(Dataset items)
+++
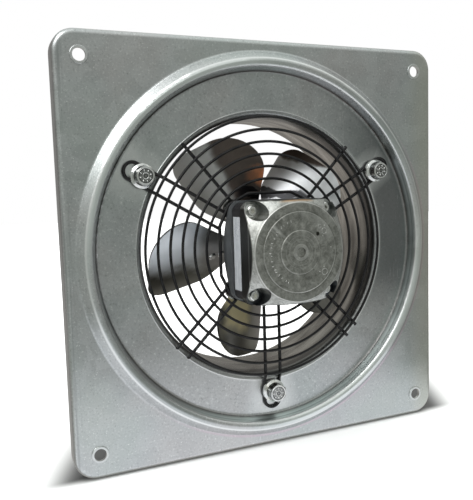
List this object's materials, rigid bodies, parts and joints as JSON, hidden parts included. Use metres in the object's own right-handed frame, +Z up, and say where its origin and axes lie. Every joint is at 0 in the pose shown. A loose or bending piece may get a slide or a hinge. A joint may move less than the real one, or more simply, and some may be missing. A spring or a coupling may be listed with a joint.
{
  "type": "exhaust hood fan",
  "caption": "Square wall-plate axial exhaust fan with a pressed bell-mouth ring, black wire guard, external square motor and a sheet-metal petal impeller that turns.",
  "frame": {"origin": "centre of the four wall-bolt holes, on the front (intake side) face of the plate", "axes": "+X right and +Z up as seen from the intake side, +Y into the wall along the air flow and the impeller's axis"},
  "size_m": [0.316, 0.1097, 0.316],
  "materials": {
    "galvanised_sheet": "galvanised, semi-matt",
    "black_wire": "black powder coat",
    "zinc_fastener": "bright zinc plated",
    "cast_aluminium": "die cast, mottled",
    "dark_casting": "black-blue coated casting",
    "laminations": "varnished steel laminations",
    "copper_winding": "enamelled copper",
    "bobbin_plastic": "natural nylon",
    "label_foil": "blank foil label",
    "bearing_steel": "ground bearing steel",
    "shaft_steel": "turned steel",
    "grommet_rubber": "black rubber",
    "blade_steel": "plain pressed steel",
    "hub_steel": "dark pressed steel"
  },
  "bodies": {
    "housing": {"cable_grommet": "grommet_rubber", "clamp_nuts": "zinc_fastener", "coil_bobbins": "bobbin_plastic", "duct_sleeve": "galvanised_sheet", "front_bearing_outer": "bearing_steel", "front_shield": "cast_aluminium", "guard_bolts": "zinc_fastener", "guard_clamps": "zinc_fastener", "guard_inner_frame": "black_wire", "guard_loops": "black_wire", "guard_pair_spokes": "black_wire", "guard_rings": "black_wire", "guard_single_spokes": "black_wire", "guard_spacers": "zinc_fastener", "guard_washers": "zinc_fastener", "motor_screws": "zinc_fastener", "nameplate": "label_foil", "preload_washer": "shaft_steel", "rear_bearing_outer": "bearing_steel", "rear_shield": "dark_casting", "screw_washers": "zinc_fastener", "stator_coils": "copper_winding", "stator_core": "laminations", "wall_plate": "galvanised_sheet", "weld_nuts": "zinc_fastener"},
    "impeller": {"blade_1": "blade_steel", "blade_2": "blade_steel", "blade_3": "blade_steel", "blade_4": "blade_steel", "blade_5": "blade_steel", "blade_rivets": "zinc_fastener", "front_bearing_balls": "bearing_steel", "front_bearing_inner": "bearing_steel", "hub_boss": "hub_steel", "hub_set_screw": "shaft_steel", "hub_spider": "hub_steel", "rear_bearing_balls": "bearing_steel", "rear_bearing_inner": "bearing_steel", "rotor_core": "laminations", "rotor_end_rings": "cast_aluminium", "rotor_shaft": "shaft_steel", "shaft_clip": "shaft_steel"}
  },
  "joints": [
    {"name": "impeller_spin", "type": "hinge", "parent": "housing", "child": "impeller", "pos_m": [0, 0.031, 0], "axis": [0, 1, 0], "continuous": true}
  ]
}
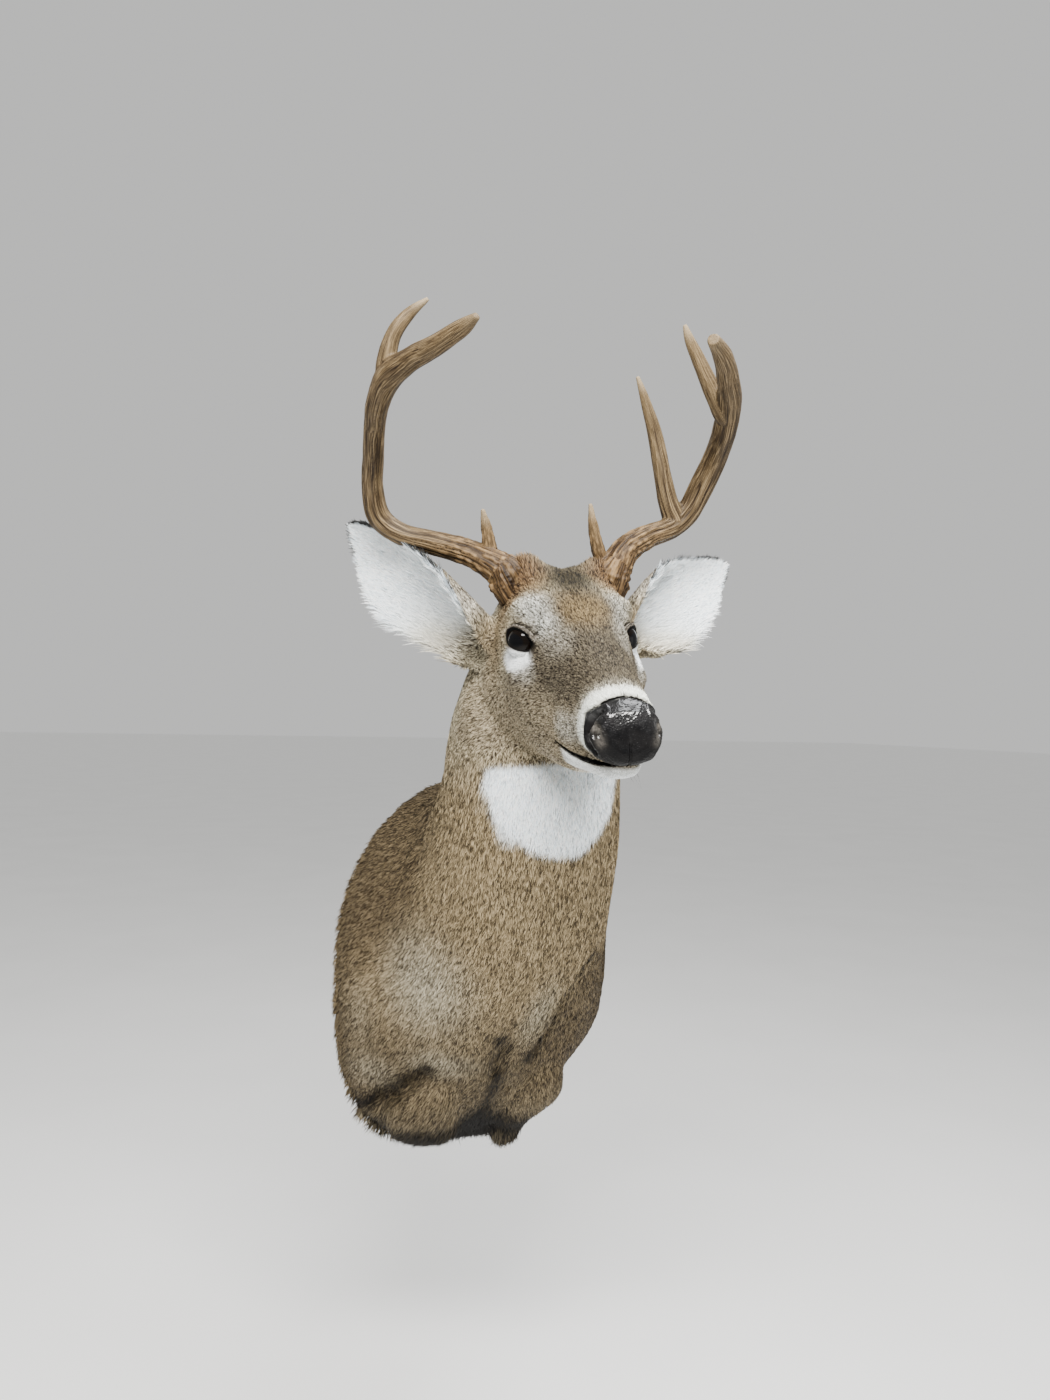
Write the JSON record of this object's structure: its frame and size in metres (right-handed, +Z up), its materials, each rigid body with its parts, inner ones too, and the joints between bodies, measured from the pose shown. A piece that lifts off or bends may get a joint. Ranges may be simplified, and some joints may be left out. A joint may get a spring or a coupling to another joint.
{
  "type": "deer shoulder mount",
  "caption": "Taxidermy whitetail buck shoulder mount: head turned slightly, upright neck, shoulders and branched antlers on a hidden flat backboard.",
  "frame": {"origin": "centre of the body outline on the back face of the backboard, where it meets the wall", "axes": "+Y into the wall, +X to the animal's left, +Z up; the animal looks along -Y, its head turned a little toward -X"},
  "size_m": [0.4308, 0.5113, 0.8694],
  "materials": {
    "body_coat": "short grizzled brown hair lying flat, white throat patch",
    "head_coat": "very short grizzled hair, pale round the eyes and muzzle, dark crown",
    "ear_coat": "white hair inside, brown outside with a dark rim",
    "nose_pad": "pebbled, glossy black",
    "eye": "polished dark brown glass eye with a black pupil",
    "antler": "hard brown antler, grooved and pearled, paler worn tips",
    "board": "bare plywood",
    "hanger": "plain zinc plate"
  },
  "bodies": {
    "root": {"head": "head_coat", "eye_right": "eye", "eye_left": "eye", "nose": "nose_pad", "lower_jaw": "head_coat", "ear_right": "ear_coat", "ear_left": "ear_coat", "antler_right_base": "antler", "antler_right_brow_tine": "antler", "antler_right_beam": "antler", "antler_right_beam_end": "antler", "antler_right_rear_tine": "antler", "antler_left_base": "antler", "antler_left_brow_tine": "antler", "antler_left_beam_lower": "antler", "antler_left_second_tine": "antler", "antler_left_beam_upper": "antler", "antler_left_third_tine": "antler", "antler_left_beam_end": "antler", "trunk": "body_coat", "neck": "body_coat", "leg_stump_right": "body_coat", "leg_stump_left": "body_coat", "backboard": "board", "hanger_plate": "hanger"}
  },
  "joints": []
}
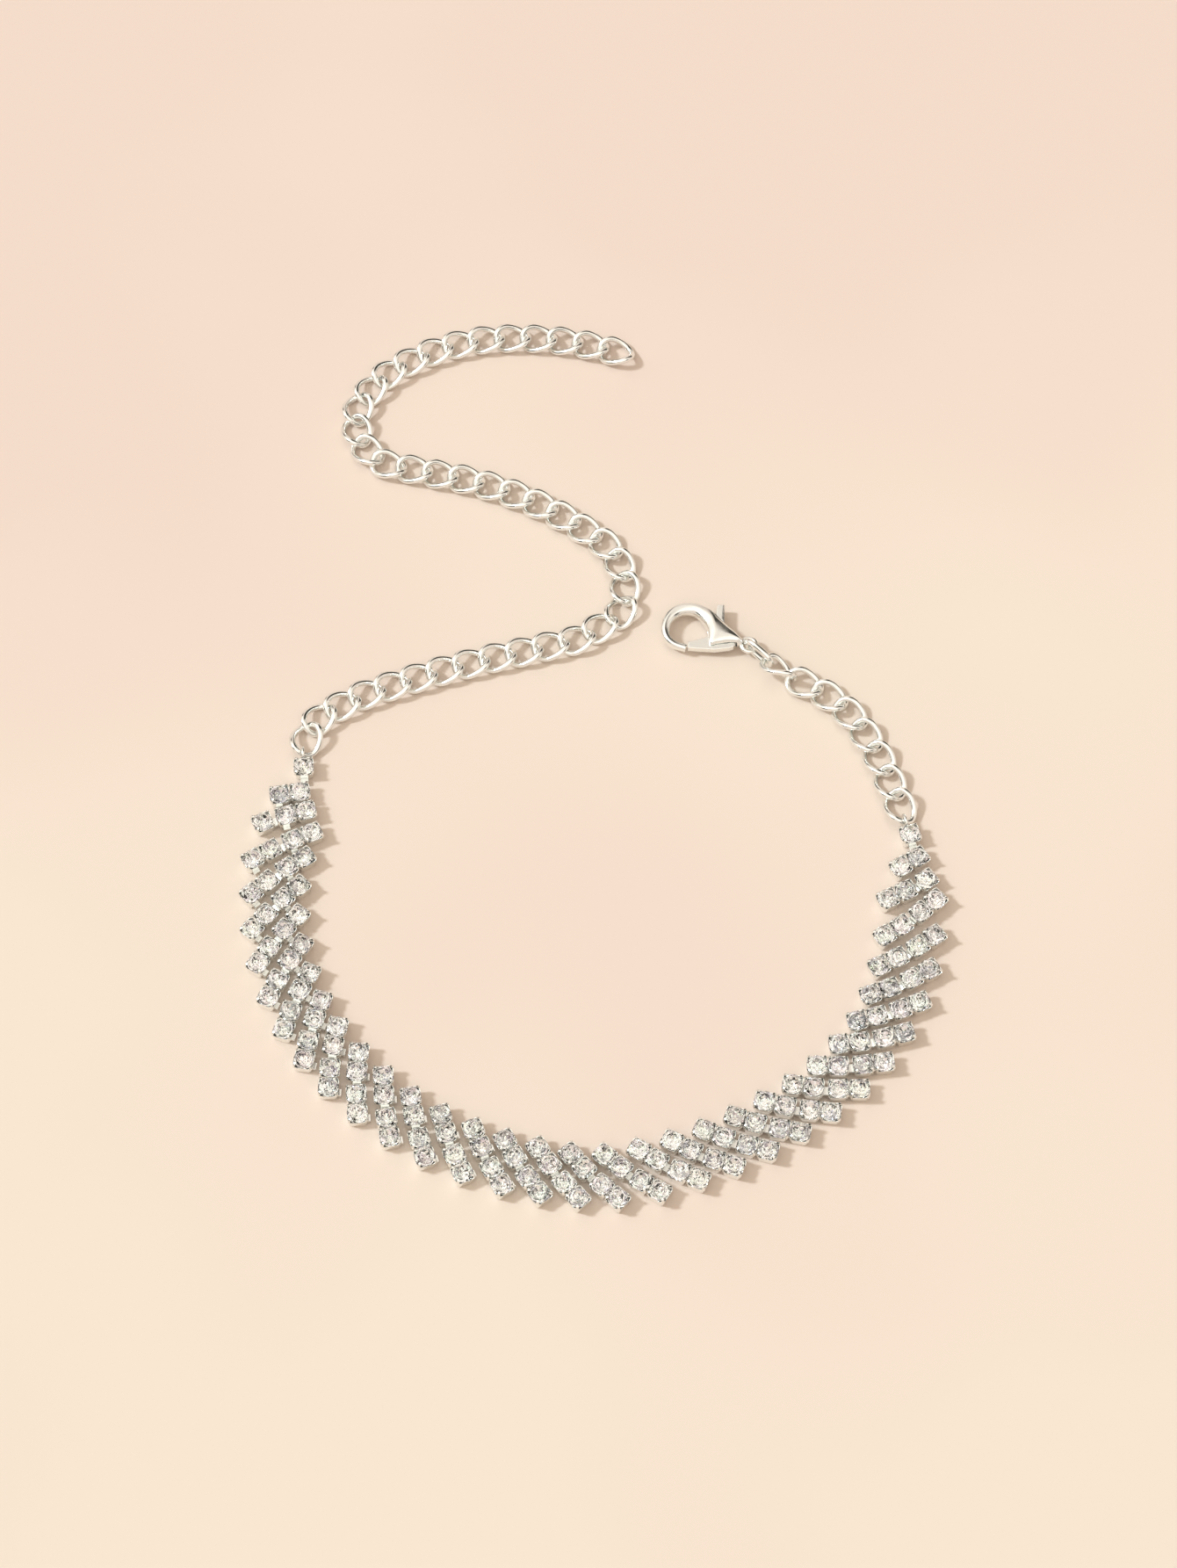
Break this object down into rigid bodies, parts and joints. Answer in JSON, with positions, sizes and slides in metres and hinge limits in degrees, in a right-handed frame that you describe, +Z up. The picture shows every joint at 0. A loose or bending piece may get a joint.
+++
→ **Exercise prompt**
Would you give the material above again, complete and exact?

→ **Result of this exercise**
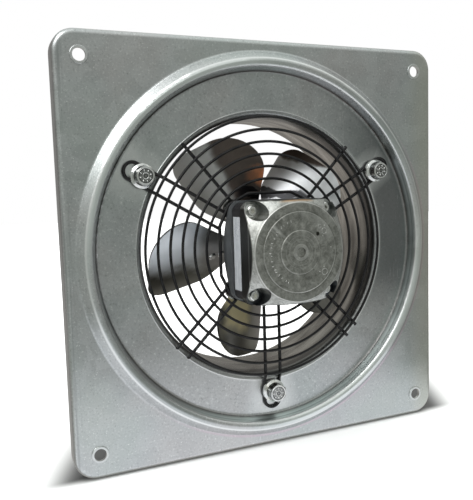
List this object's materials, rigid bodies, parts and joints as JSON, hidden parts included. Use metres in the object's own right-handed frame, +Z up, and say where its origin and axes lie. Every joint is at 0 in the pose shown. A loose or bending piece may get a slide or a hinge. A joint may move less than the real one, or more simply, and some may be missing. A spring or a coupling may be listed with a joint.
{
  "type": "exhaust hood fan",
  "caption": "Square wall-plate axial exhaust fan with a pressed bell-mouth ring, black wire guard, external square motor and a sheet-metal petal impeller that turns.",
  "frame": {"origin": "centre of the four wall-bolt holes, on the front (intake side) face of the plate", "axes": "+X right and +Z up as seen from the intake side, +Y into the wall along the air flow and the impeller's axis"},
  "size_m": [0.316, 0.1097, 0.316],
  "materials": {
    "galvanised_sheet": "galvanised, semi-matt",
    "black_wire": "black powder coat",
    "zinc_fastener": "bright zinc plated",
    "cast_aluminium": "die cast, mottled",
    "dark_casting": "black-blue coated casting",
    "laminations": "varnished steel laminations",
    "copper_winding": "enamelled copper",
    "bobbin_plastic": "natural nylon",
    "label_foil": "blank foil label",
    "bearing_steel": "ground bearing steel",
    "shaft_steel": "turned steel",
    "grommet_rubber": "black rubber",
    "blade_steel": "plain pressed steel",
    "hub_steel": "dark pressed steel"
  },
  "bodies": {
    "housing": {"cable_grommet": "grommet_rubber", "clamp_nuts": "zinc_fastener", "coil_bobbins": "bobbin_plastic", "duct_sleeve": "galvanised_sheet", "front_bearing_outer": "bearing_steel", "front_shield": "cast_aluminium", "guard_bolts": "zinc_fastener", "guard_clamps": "zinc_fastener", "guard_inner_frame": "black_wire", "guard_loops": "black_wire", "guard_pair_spokes": "black_wire", "guard_rings": "black_wire", "guard_single_spokes": "black_wire", "guard_spacers": "zinc_fastener", "guard_washers": "zinc_fastener", "motor_screws": "zinc_fastener", "nameplate": "label_foil", "preload_washer": "shaft_steel", "rear_bearing_outer": "bearing_steel", "rear_shield": "dark_casting", "screw_washers": "zinc_fastener", "stator_coils": "copper_winding", "stator_core": "laminations", "wall_plate": "galvanised_sheet", "weld_nuts": "zinc_fastener"},
    "impeller": {"blade_1": "blade_steel", "blade_2": "blade_steel", "blade_3": "blade_steel", "blade_4": "blade_steel", "blade_5": "blade_steel", "blade_rivets": "zinc_fastener", "front_bearing_balls": "bearing_steel", "front_bearing_inner": "bearing_steel", "hub_boss": "hub_steel", "hub_set_screw": "shaft_steel", "hub_spider": "hub_steel", "rear_bearing_balls": "bearing_steel", "rear_bearing_inner": "bearing_steel", "rotor_core": "laminations", "rotor_end_rings": "cast_aluminium", "rotor_shaft": "shaft_steel", "shaft_clip": "shaft_steel"}
  },
  "joints": [
    {"name": "impeller_spin", "type": "hinge", "parent": "housing", "child": "impeller", "pos_m": [0, 0.031, 0], "axis": [0, 1, 0], "continuous": true}
  ]
}
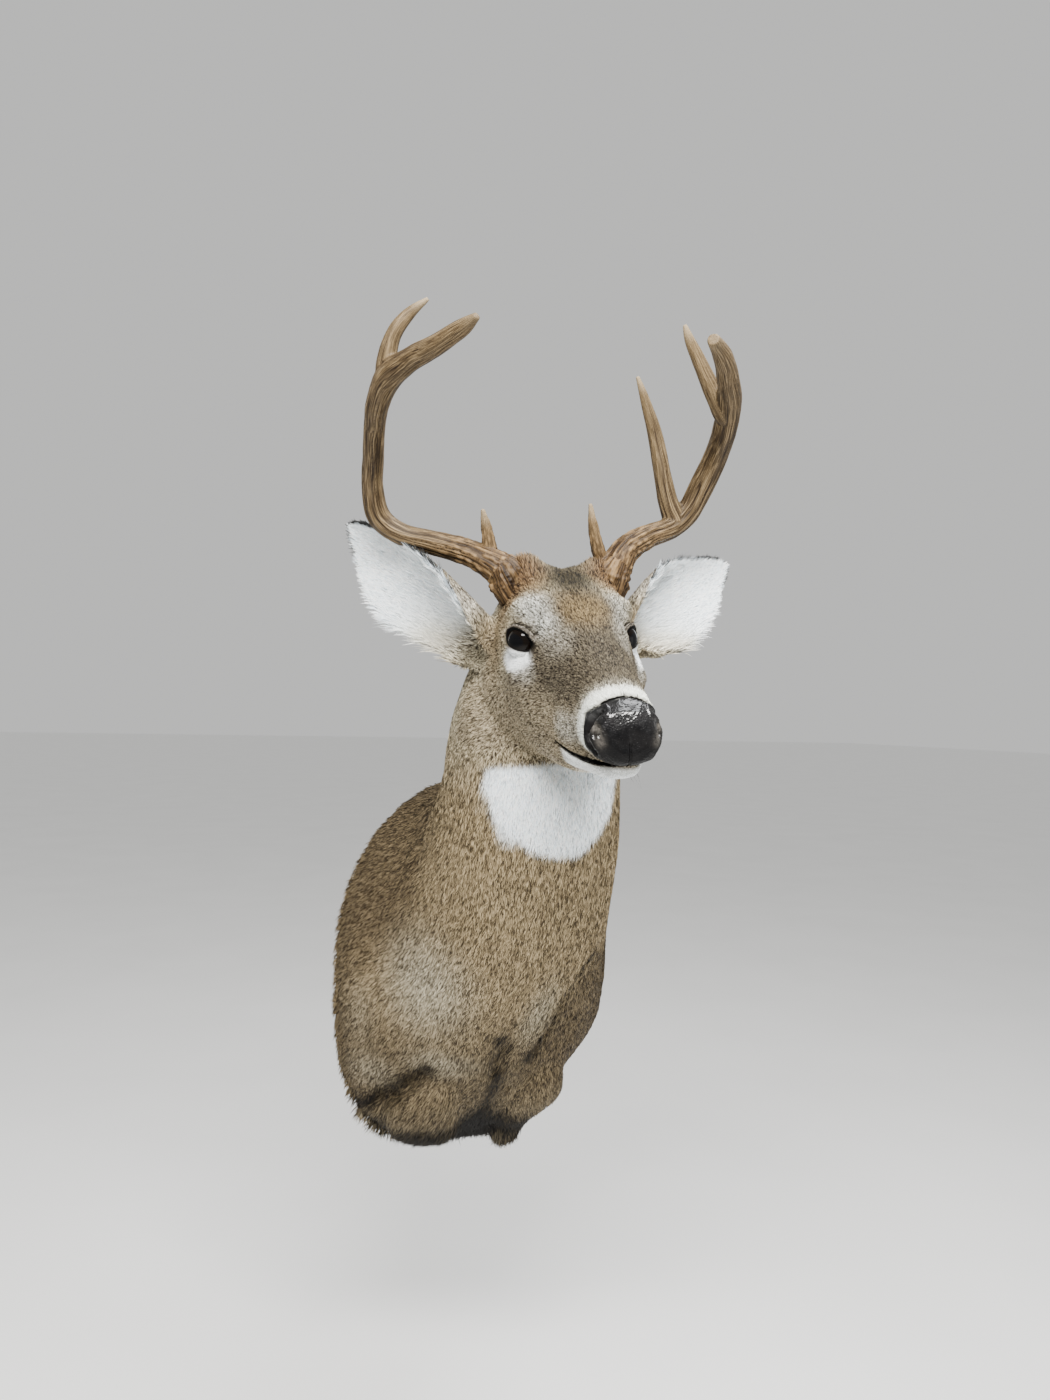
Write the JSON record of this object's structure: its frame and size in metres (right-handed, +Z up), its materials, each rigid body with its parts, inner ones too, and the joints between bodies, measured from the pose shown. A piece that lifts off or bends may get a joint. Ranges may be simplified, and some joints may be left out. A joint may get a spring or a coupling to another joint.
{
  "type": "deer shoulder mount",
  "caption": "Taxidermy whitetail buck shoulder mount: head turned slightly, upright neck, shoulders and branched antlers on a hidden flat backboard.",
  "frame": {"origin": "centre of the body outline on the back face of the backboard, where it meets the wall", "axes": "+Y into the wall, +X to the animal's left, +Z up; the animal looks along -Y, its head turned a little toward -X"},
  "size_m": [0.4308, 0.5113, 0.8694],
  "materials": {
    "body_coat": "short grizzled brown hair lying flat, white throat patch",
    "head_coat": "very short grizzled hair, pale round the eyes and muzzle, dark crown",
    "ear_coat": "white hair inside, brown outside with a dark rim",
    "nose_pad": "pebbled, glossy black",
    "eye": "polished dark brown glass eye with a black pupil",
    "antler": "hard brown antler, grooved and pearled, paler worn tips",
    "board": "bare plywood",
    "hanger": "plain zinc plate"
  },
  "bodies": {
    "root": {"head": "head_coat", "eye_right": "eye", "eye_left": "eye", "nose": "nose_pad", "lower_jaw": "head_coat", "ear_right": "ear_coat", "ear_left": "ear_coat", "antler_right_base": "antler", "antler_right_brow_tine": "antler", "antler_right_beam": "antler", "antler_right_beam_end": "antler", "antler_right_rear_tine": "antler", "antler_left_base": "antler", "antler_left_brow_tine": "antler", "antler_left_beam_lower": "antler", "antler_left_second_tine": "antler", "antler_left_beam_upper": "antler", "antler_left_third_tine": "antler", "antler_left_beam_end": "antler", "trunk": "body_coat", "neck": "body_coat", "leg_stump_right": "body_coat", "leg_stump_left": "body_coat", "backboard": "board", "hanger_plate": "hanger"}
  },
  "joints": []
}
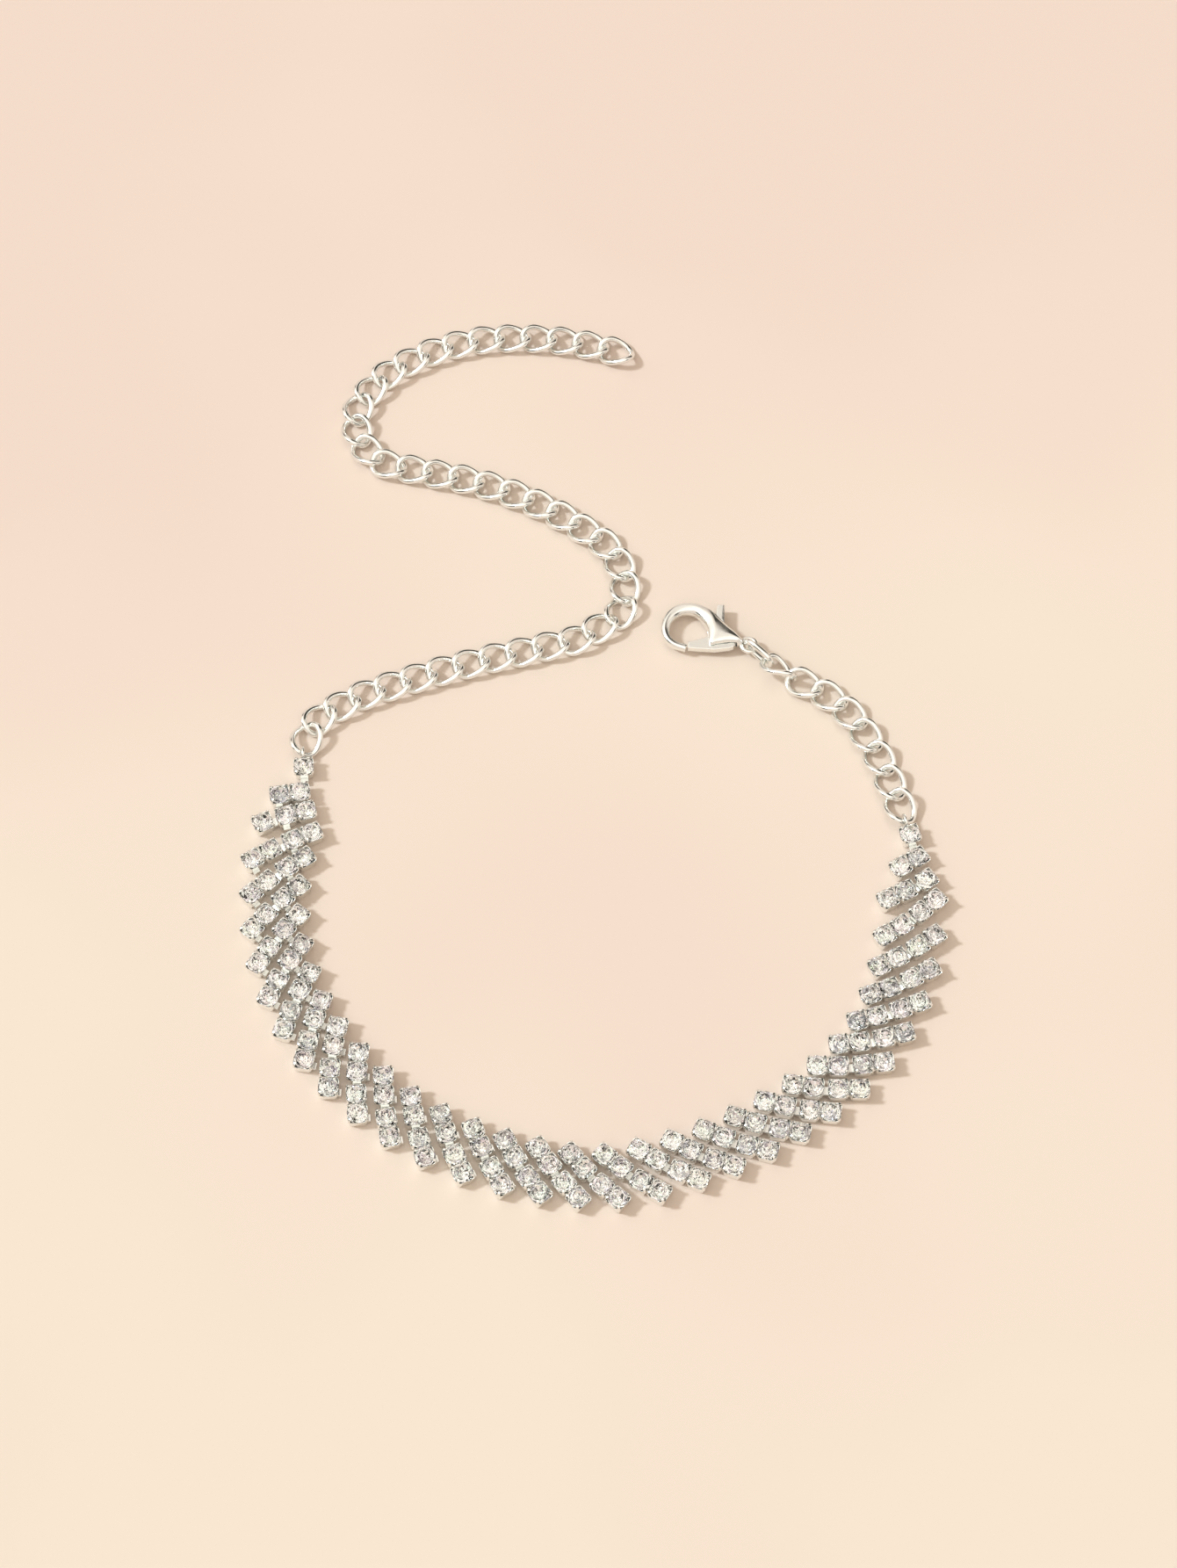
Break this object down into rigid bodies, parts and joints. Answer in JSON, with positions, sizes and slides in metres and hinge limits in degrees, in a right-handed frame that you describe, +Z up. The picture shows every joint at 0. A loose or bending piece may get a joint.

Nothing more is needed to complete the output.